Alexey Ustinov is professor of experimental physics at the Karlsruhe Institute of Technology (KIT) in Germany. He was associate professor of experimental condensed matter physics at the University of Erlangen-Nuremberg between 1996 and 2008. Before that, between 1989 and 1996, he worked at various universities and research laboratories in Germany, Denmark, and Italy. Alexey received a Ph.D. degree in physics and mathematics in 1987 and a doctor of science degree in 1995 from the Institute of Solid State Physics of the Russian Academy of Sciences. Awards received by Alexey Ustinov include the Alexander von Humboldt Fellowship (1989), the Stefanos Pnevmatikos International Award for Research in Nonlinear Science (1998), Mega-Grant of the Russian Federation (2011), Google Faculty Award (2017), ERC Advanced Grant (2022). Alexey Ustinov has published over 300 research papers in peer-reviewed journals, supervised over 30 Ph.D. dissertations and numerous undergraduate student projects. Major scientific contributions of Alexey Ustinov are in the areas of low temperature physics, superconductivity, Josephson junctions and arrays, nonlinear dynamics and solitons, and superconducting quantum circuits.

Xiaobo Zhu

Xiaobo Zhu, Professor, University of Science and Technology of China.
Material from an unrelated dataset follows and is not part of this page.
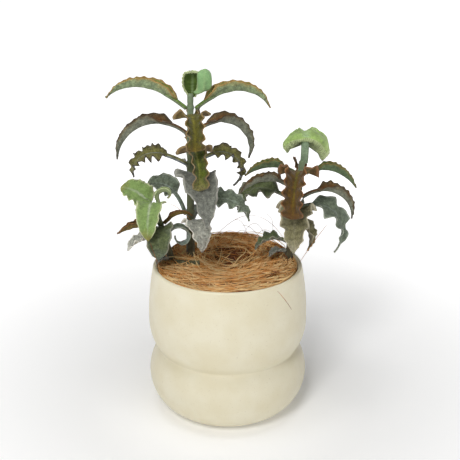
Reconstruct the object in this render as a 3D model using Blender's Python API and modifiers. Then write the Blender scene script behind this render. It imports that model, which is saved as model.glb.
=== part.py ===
"""Felt-leaved kalanchoe with three shoots, in a two-bulge ceramic pot with a coir mulch.

Metres, +Z up. The origin is the middle of the flat foot that the pot stands on, and the side
with the drooping front leaves faces -Y.
"""
from collections import namedtuple
from math import cos, pi, radians, sin

import bmesh
import bpy
import numpy as np

# Pot
POT_HEIGHT = 0.1226
RIM_RADIUS = 0.0595
BOWL_RADIUS = 0.0643
BOWL_HEIGHT = 0.0771
BOWL_DEPTH = 0.0458
BOWL_SQUARENESS = 2.2
RING_RADIUS = 0.0357
RING_HEIGHT = 0.0306
RING_HALF_WIDTH = 0.0291
RING_HALF_HEIGHT = 0.0324
WALL = 0.0036
FLOOR = 0.005
DRAIN_RADIUS = 0.004
DRAIN_CIRCLE = 0.020
DRAIN_COUNT = 3

# Filling
CLEARANCE = 0.0003
COIR_LEVEL_BELOW_RIM = 0.0036
COIR_DEPTH = 0.012
COIR_HEAP = 0.0060
COIR_HEAP_START = -0.15
COIR_HOLLOW = 0.0035
COIR_HOLLOW_SPREAD = 0.35

# Leaves and stems
LEAF_THICKNESS = 0.0016
PETIOLE_HALF_WIDTH = 0.0016
TIP_HALF_WIDTH = 0.001
WIDEST_AT = 0.25
SHOULDER = 0.7
TAPER = 1.8
TIP_POINT = 0.9
FOLD_OPENS = 0.12
FOLD_CLOSES = 0.2
FOLD_ROOM = 3.5
EAR_LENGTH = 0.3
ROLL_LENGTH = 0.35
STEM_BURIED = 0.024
OLD_STEM_RADIUS = 0.0034
OLD_STEM_LENGTH = 0.020
OLD_STEM_FROM_WALL = 0.0235
OLD_STEM_BEARING = 174
OLD_STEM_SKEW = -0.0015

POT_STEPS = 32
LEAF_ROWS = 9
LEAF_COLUMNS = 4
MIDRIB_STEPS = 160

COIR_LEVEL = POT_HEIGHT - COIR_LEVEL_BELOW_RIM

Stem = namedtuple("Stem", "name from_wall bearing lean_x lean_y length base_radius top_radius")
TALL = Stem("tall_stem", 0.0204, 147, 0.0022, -0.0010, 0.1360, 0.0034, 0.0024)
RIGHT = Stem("right_stem", 0.0052, 14, 0.0090, 0.0, 0.0850, 0.0032, 0.0025)
LEFT = Stem("left_stem", 0.0100, 168, -0.0130, -0.0040, 0.0520, 0.0030, 0.0021)

# A stem stands in from the inside of the wall, on a bearing from +X, and leans by the time it
# reaches its growing point.

# A leaf starts at a height above the coir on its stem. turn is the way it points, with 0 along
# +X and 90 along +Y, and sway is how far that changes along it. rise and droop are its slope at
# the stem and at the tip, and bend says how late it bends. fold is the slope of each half of
# the blade beside the midrib and curl is what the margin adds; both turn upwards. ears is how
# far the lobes at the blade's foot reach back, in half widths. Angles are in degrees.
Leaf = namedtuple(
    "Leaf",
    "name stem height turn rise droop petiole blade half_width bend fold curl sway roll ears",
    defaults=(1.6, 45, 25, 0, 0, 0.4),
)

LEAVES = [
    # Tall shoot, from the growing point down
    Leaf("tall_bud_back", TALL, 0.1335, 110, 80, 96, 0.003, 0.017, 0.0064, 1.0, 25, 45, ears=0.2),
    Leaf("tall_bud_front", TALL, 0.1335, 325, 50, 108, 0.005, 0.018, 0.0062, 0.8, 12, 18, 0, -45, 0.2),
    Leaf("tall_leaf_1_left", TALL, 0.1252, 180, 39, -44, 0.020, 0.049, 0.0078, 1.6, 58, 25),
    Leaf("tall_leaf_1_right", TALL, 0.1252, 0, 38, -62, 0.018, 0.049, 0.0078, 1.6, 58, 25),
    Leaf("tall_leaf_2_front", TALL, 0.1150, 279, 48, -104, 0.018, 0.034, 0.0102, 1.1, 38, 20),
    Leaf("tall_leaf_2_back", TALL, 0.1110, 89, 15, -80, 0.018, 0.044, 0.0075, 1.6),
    Leaf("tall_leaf_3_left", TALL, 0.1058, 180, 41, -84, 0.020, 0.053, 0.0074, 1.0, 60, 25),
    Leaf("tall_leaf_3_right", TALL, 0.1058, 10, 44, -108, 0.018, 0.049, 0.0074, 1.1, 60, 25),
    Leaf("tall_leaf_4_front", TALL, 0.0895, 284, 58, -104, 0.014, 0.039, 0.0090, 0.8, 38, 20),
    Leaf("tall_leaf_4_back", TALL, 0.0880, 92, 18, -80, 0.018, 0.046, 0.0080, 1.5),
    Leaf("tall_leaf_5_left", TALL, 0.0808, 180, 28, -110, 0.018, 0.039, 0.0052, 2.0, 50, 25),
    Leaf("tall_leaf_5_right", TALL, 0.0808, 14, 36, -150, 0.016, 0.047, 0.0052, 1.5, 50, 25),
    Leaf("tall_leaf_6_front", TALL, 0.0715, 284, 44, -92, 0.010, 0.053, 0.0150, 0.7, 12, 10, 12),
    Leaf("tall_leaf_6_back", TALL, 0.0670, 92, 18, -75, 0.018, 0.048, 0.0090, 1.4, 30),
    Leaf("tall_leaf_7_left", TALL, 0.0380, 172, 72, -50, 0.022, 0.026, 0.0105, 1.9, 40, 20),
    Leaf("tall_leaf_7_right", TALL, 0.0430, 338, 45, -80, 0.018, 0.038, 0.0080, 1.3, 40, 20, 20),
    Leaf("tall_leaf_8_front", TALL, 0.0300, 285, 62, -104, 0.010, 0.034, 0.0100, 0.9, 12, 15, 10),
    Leaf("tall_leaf_8_back", TALL, 0.0300, 80, 18, -60, 0.015, 0.034, 0.0090, 1.4, 30),
    # Right shoot
    Leaf("right_leaf_1_back", RIGHT, 0.0850, 70, 84, -36, 0.013, 0.042, 0.0205, 0.8, -15, -40,
         roll=10, ears=0.9),
    Leaf("right_leaf_2_left", RIGHT, 0.0750, 186, 38, -38, 0.012, 0.032, 0.0065, 0.9, 50, 25, -6),
    Leaf("right_leaf_2_right", RIGHT, 0.0750, 0, 40, -56, 0.012, 0.035, 0.0065, 0.7, 50, 25),
    Leaf("right_leaf_3_front", RIGHT, 0.0700, 257, 66, -110, 0.015, 0.050, 0.0110, 0.9, 36, 18),
    Leaf("right_leaf_3_back", RIGHT, 0.0700, 86, 20, -70, 0.015, 0.040, 0.0080, 1.4),
    Leaf("right_leaf_4_left", RIGHT, 0.0620, 206, 42, -48, 0.014, 0.038, 0.0066, 1.2, 55, 25, -15),
    Leaf("right_leaf_4_right", RIGHT, 0.0555, 350, 38, -95, 0.015, 0.040, 0.0070, 1.2, 55, 25),
    Leaf("right_leaf_5_left", RIGHT, 0.0520, 160, 28, -95, 0.016, 0.041, 0.0095, 1.8, 45, 25, 20),
    Leaf("right_leaf_5_right", RIGHT, 0.0465, 0, 30, -128, 0.012, 0.055, 0.0090, 0.9, 40, 20),
    Leaf("right_leaf_6_front", RIGHT, 0.0430, 266, 60, -104, 0.009, 0.047, 0.0135, 0.8, 15, 20, -6),
    Leaf("right_leaf_6_back", RIGHT, 0.0360, 84, 18, -65, 0.014, 0.036, 0.0090, 1.4, 30),
    Leaf("right_leaf_7_left", RIGHT, 0.0180, 190, 34, -60, 0.008, 0.022, 0.0080, 1.0, 15, 20),
    Leaf("right_leaf_7_right", RIGHT, 0.0340, 340, 20, -114, 0.003, 0.026, 0.0080, 0.5, 25, 20),
    Leaf("right_leaf_8_left", RIGHT, 0.0100, 200, 24, -50, 0.006, 0.010, 0.0045, 1.0, 15, 20),
    # Left shoot
    Leaf("left_leaf_1_front", LEFT, 0.0515, 265, 50, -102, 0.003, 0.039, 0.0105, 0.7, 10, 18),
    Leaf("left_leaf_1_back", LEFT, 0.0515, 162, 42, -5, 0.004, 0.024, 0.0110, 1.5, 10, 12, 0, -35),
    Leaf("left_leaf_2_right", LEFT, 0.0510, 0, 100, -150, 0.004, 0.020, 0.0034, 1.8, 40, 25),
    Leaf("left_leaf_2_left", LEFT, 0.0340, 180, 6, -28, 0.006, 0.027, 0.0060, 0.7, 50, 20),
    Leaf("left_leaf_3_right", LEFT, 0.0350, 6, 45, -36, 0.006, 0.020, 0.0032, 1.5, 60, 20),
    Leaf("left_leaf_3_left", LEFT, 0.0210, 215, 28, -56, 0.009, 0.023, 0.0075, 1.3, 20, 20, -12),
    Leaf("left_leaf_4_front", LEFT, 0.0300, 266, 60, -108, 0.004, 0.036, 0.0115, 0.8, 10, 18, 12),
    Leaf("left_leaf_4_right", LEFT, 0.0270, 5, 40, -285, 0.005, 0.037, 0.0060, 1.5, 5, 10, 12),
    Leaf("left_leaf_5_front", LEFT, 0.0050, 235, 25, -30, 0.003, 0.011, 0.0045, 1.2, 15, 20),
]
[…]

In 2003, he received his PhD from the Institute of Physics, Chinese Academy of Sciences, and continued to work in the Institute; In 2008, he joined NTT Basic Research Laboratories; In 2013, he returned to China and joined the Institute of Physics, Chinese Academy of Sciences; In 2016, he joined the University of Science and Technology of China. His research focus is quantum computation and simulation with superconducting Josephson junctions. He has made a series of important works on the quantum hybrid system of flux qubit and NV color centers in diamonds. He also set several records for the maximum number of entangled superconducting qubits, developed the prototype of superconducting quantum computer Zuchongzhi and achieved quantum computational advantage.